C'est là que la dépendance de la Chine à l'égard du détroit de Malacca prend toute son importance, ouvrant la voie à ce que l'on appelle désormais le dilemme chinois de Malacca.

Pourquoi le détroit de Malacca est-il si important ?
Pris en sandwich entre la Malaisie et l'île indonésienne de Sumatra, le détroit de Malacca est la principale route maritime reliant l'océan Indien et l'océan Pacifique, ce qui en fait l'une des plus importantes voies de navigation au monde.

Il s'agit du détroit le plus fréquenté au monde, avec quelque 100 000 navires qui le traversent chaque année. On estime que 25 % du commerce mondial passe par cet étroit détroit, ce qui lui confère une grande importance économique et politique. Il est bien entendu dans le spectre politique que celui qui contrôle le détroit de Malacca peut aussi bien contrôler la stabilité en Asie du Sud-Est. C'est là que la Chine entre en jeu.
Historiquement, la grande majorité des importations de pétrole de la Chine, en provenance du Golfe Persique, du Venezuela et de l'Angola, passe par cette route. Cela rend cette route de plus en plus sensible aux blocages qui pourraient bien faire stagner la machine de guerre chinoise.
Le facteur indien
Au fil des ans, la Chine a connu de nombreux conflits territoriaux avec la plupart de ses voisins d'Asie du Sud, dont l'Inde. Même si la Chine est une économie beaucoup plus importante, le seul pays de la région qui peut rivaliser de près ou de loin avec elle est l'Inde. Les deux pays disposent d'une énorme force armée permanente, qui s'engage souvent dans des escarmouches mineures.

Pour protéger sa souveraineté territoriale et sa liberté de navigation dans la région de l'océan Indien, la marine indienne dispose d'un port naval bien développé dans les îles indiennes d'Andaman et de Nicobar.
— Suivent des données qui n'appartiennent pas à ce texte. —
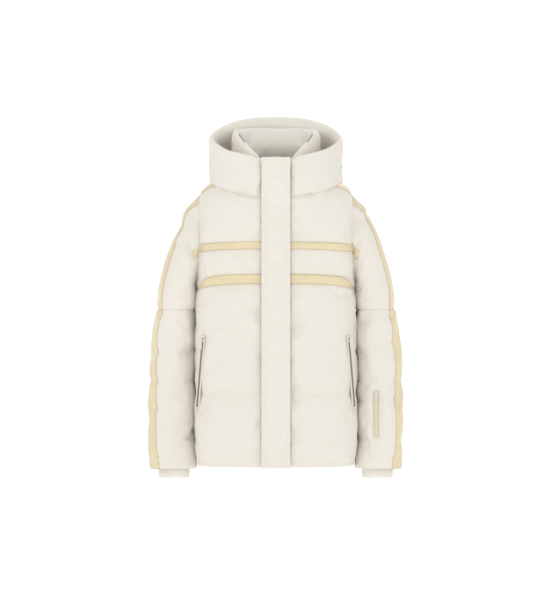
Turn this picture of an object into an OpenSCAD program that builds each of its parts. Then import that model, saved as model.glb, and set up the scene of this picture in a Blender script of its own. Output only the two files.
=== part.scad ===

Ces îles se trouvent à proximité du détroit de Malacca, d'une importance vitale, et pourraient bien être utilisées pour couper la route maritime vitale en temps de guerre, ce qui ferait stagner l'économie chinoise.
L'Inde bénéficie de cet avantage stratégique sur la Chine depuis des décennies. Mais cela va bientôt changer.
Contre-mesures
La Chine a investi massivement dans son initiative "Belt and Road" (BRI) afin de diversifier la chaîne d'approvisionnement du pays. Un montant considérable de 200 milliards de dollars a déjà été dépensé dans ce cadre, et les analystes prévoient un investissement total de 1,2 à 1,3 billion de dollars d'ici 2027.
Une grande partie des plans chinois repose sur le développement du port pakistanais de Gwadar. Au lieu de passer par le détroit de Malacca, les navires pourraient décharger leur cargaison à Gwadar, qui serait ensuite expédiée en Chine via le corridor économique Chine-Pakistan (CPEC).

Et si Gwadar ne suffisait pas, le pays a souligné l'importance de la route maritime du Nord, qui remonte et contourne la Russie, pour relier la Chine continentale à l'Europe. La Chine a souligné l'importance de cette route dans sa politique arctique de 2018 . Les responsables politiques chinois espèrent construire une route de la soie polaire via le développement des routes maritimes du Nord.
Le pays a beaucoup investi dans le développement des ports le long de l'Arctique, et a lancé son premier brise-glace, le Xue Long, en 1994. En 2018, la Chine a lancé le successeur du Xue Long, le Xue Long 2, qui est également le premier brise-glace du pays construit localement.


Avec toutes les mesures mises en place, la dépendance de la Chine vis-à-vis du détroit de Malacca pourrait bien diminuer dans les années à venir. Néanmoins, le détroit de Malacca restera une route maritime vitale reliant d'autres puissances asiatiques comme la Corée du Sud, le Japon, la Malaisie et l'Inde. Indépendamment de la diversification chinoise, son importance stratégique et économique n'est pas prête de diminuer.